The last thing Sherry talks about is split attention. This is what most concerns me. I say this because too often today we find that people are not fully committed to what is at hand, whether that be tasks or relationships. She says, “Students do e-mail during classes; faculty members do e-mail during meetings; parents do e-mail while talking with their children; people do e-mail as they walk down the street, drive cars or have dinner with their families.” She uses this to describe how today we tend to prefer an audience of whomever is online than those in front of is as if the online persons attention is more important. Maybe their attention is more important. Staying connected is a good thing. The big problem, in my opinion, with this preference of holding these side conversations is that we are not living moment by moment, in the now. We talk to our friends online all day while we should be focusing at work or in class, but then when we get together with them, everyone is distracted by the things they need to get done for work or class. This type of behavior can cause too many dysfunctions in these relationships and no one seems to care until the problem is theirs. Another alarming thing she mention is the conversation she has in the line to the museum about the turtles. Her daughter says they should have just used robot turtles instead of having real ones sit and do nothing. The same is mentioned of the animals Disney has in their Animal Kingdom park. People said the live animals were not realistic enough because they didn’t do anything. Technology is beginning, in my opinion, to cause too many false impressions of reality.
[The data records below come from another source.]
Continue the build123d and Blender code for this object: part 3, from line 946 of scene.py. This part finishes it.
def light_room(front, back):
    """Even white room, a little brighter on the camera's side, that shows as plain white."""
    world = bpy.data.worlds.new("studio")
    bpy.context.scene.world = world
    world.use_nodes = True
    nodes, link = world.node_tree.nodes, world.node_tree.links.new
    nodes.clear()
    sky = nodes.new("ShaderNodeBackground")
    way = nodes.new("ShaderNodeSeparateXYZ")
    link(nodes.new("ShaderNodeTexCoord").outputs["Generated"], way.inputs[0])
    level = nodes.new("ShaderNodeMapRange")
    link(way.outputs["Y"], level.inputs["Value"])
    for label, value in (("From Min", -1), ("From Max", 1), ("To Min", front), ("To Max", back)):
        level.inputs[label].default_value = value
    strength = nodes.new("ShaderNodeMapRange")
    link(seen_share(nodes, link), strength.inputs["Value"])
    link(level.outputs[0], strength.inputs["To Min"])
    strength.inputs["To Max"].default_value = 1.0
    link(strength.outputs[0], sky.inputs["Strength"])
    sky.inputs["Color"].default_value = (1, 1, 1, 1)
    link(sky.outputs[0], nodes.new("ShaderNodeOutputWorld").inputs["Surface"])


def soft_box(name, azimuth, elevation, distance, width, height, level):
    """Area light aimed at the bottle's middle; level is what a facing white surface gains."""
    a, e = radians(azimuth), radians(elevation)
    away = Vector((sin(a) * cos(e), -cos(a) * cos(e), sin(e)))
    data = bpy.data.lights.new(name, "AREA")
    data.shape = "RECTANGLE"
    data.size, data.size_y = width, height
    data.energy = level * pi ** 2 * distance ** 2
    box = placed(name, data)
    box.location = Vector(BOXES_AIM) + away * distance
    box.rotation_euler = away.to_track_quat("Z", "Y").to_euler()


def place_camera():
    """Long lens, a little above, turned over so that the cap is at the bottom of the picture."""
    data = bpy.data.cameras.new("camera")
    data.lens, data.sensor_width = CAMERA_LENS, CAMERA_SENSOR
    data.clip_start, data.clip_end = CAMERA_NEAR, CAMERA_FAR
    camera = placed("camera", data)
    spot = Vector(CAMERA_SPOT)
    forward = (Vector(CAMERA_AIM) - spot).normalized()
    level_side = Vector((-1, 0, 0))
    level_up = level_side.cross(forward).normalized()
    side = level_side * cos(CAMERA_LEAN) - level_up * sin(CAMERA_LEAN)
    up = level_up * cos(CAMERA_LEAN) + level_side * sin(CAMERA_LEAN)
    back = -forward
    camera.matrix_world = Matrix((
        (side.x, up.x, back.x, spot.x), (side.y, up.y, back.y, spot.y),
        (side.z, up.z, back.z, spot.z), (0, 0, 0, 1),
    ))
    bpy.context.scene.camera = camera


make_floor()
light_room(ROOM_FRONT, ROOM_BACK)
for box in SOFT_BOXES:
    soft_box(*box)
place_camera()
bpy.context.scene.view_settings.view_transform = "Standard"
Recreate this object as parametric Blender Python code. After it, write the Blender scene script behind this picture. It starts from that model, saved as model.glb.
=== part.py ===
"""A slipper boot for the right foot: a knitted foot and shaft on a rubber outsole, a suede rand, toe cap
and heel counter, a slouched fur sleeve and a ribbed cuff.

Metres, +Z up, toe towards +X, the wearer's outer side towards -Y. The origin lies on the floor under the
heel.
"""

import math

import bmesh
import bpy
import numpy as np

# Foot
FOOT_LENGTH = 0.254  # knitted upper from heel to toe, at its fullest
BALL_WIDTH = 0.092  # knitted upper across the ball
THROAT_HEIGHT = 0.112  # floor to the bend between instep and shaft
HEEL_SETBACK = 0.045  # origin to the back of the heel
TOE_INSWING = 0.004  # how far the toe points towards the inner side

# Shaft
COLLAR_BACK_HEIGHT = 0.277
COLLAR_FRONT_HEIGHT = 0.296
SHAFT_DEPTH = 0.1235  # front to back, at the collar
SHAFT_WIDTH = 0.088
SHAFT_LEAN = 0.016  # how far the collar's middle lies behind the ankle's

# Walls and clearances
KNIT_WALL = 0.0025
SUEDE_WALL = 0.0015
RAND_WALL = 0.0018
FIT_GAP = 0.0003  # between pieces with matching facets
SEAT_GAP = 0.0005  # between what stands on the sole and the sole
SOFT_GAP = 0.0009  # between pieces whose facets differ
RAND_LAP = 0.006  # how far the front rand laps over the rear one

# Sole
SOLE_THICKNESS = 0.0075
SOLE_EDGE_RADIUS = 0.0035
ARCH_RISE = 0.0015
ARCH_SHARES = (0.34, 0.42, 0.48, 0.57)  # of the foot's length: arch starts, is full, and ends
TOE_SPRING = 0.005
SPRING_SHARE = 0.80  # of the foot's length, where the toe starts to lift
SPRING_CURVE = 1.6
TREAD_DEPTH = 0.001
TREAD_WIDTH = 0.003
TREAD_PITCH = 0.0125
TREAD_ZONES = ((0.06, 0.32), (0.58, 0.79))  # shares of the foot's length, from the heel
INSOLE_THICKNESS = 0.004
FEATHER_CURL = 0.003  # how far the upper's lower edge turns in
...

Mobile Phones and Activism
“As mobile devices have become more popular over the years, big changes have come about as a result. I agree with my classmates that cell phones are more popular than the internet, especially because they cater to a wider range of people. I totally agree with Leah and Lindsey’s comments about their grandparents using cell phones but not the internet. ”
As stated above, lots of companies, networks, campaigns, etc. use mobile devices and apps as means of marketing and mass communication. Smart phones are basically miniature computers, but I still use my computer a lot. The screen size is something that will always be an issue, but if its not a smartphone its an ipad or a tablet, and if its not that then its the laptop, desktop last of course. Everyone loves the portability.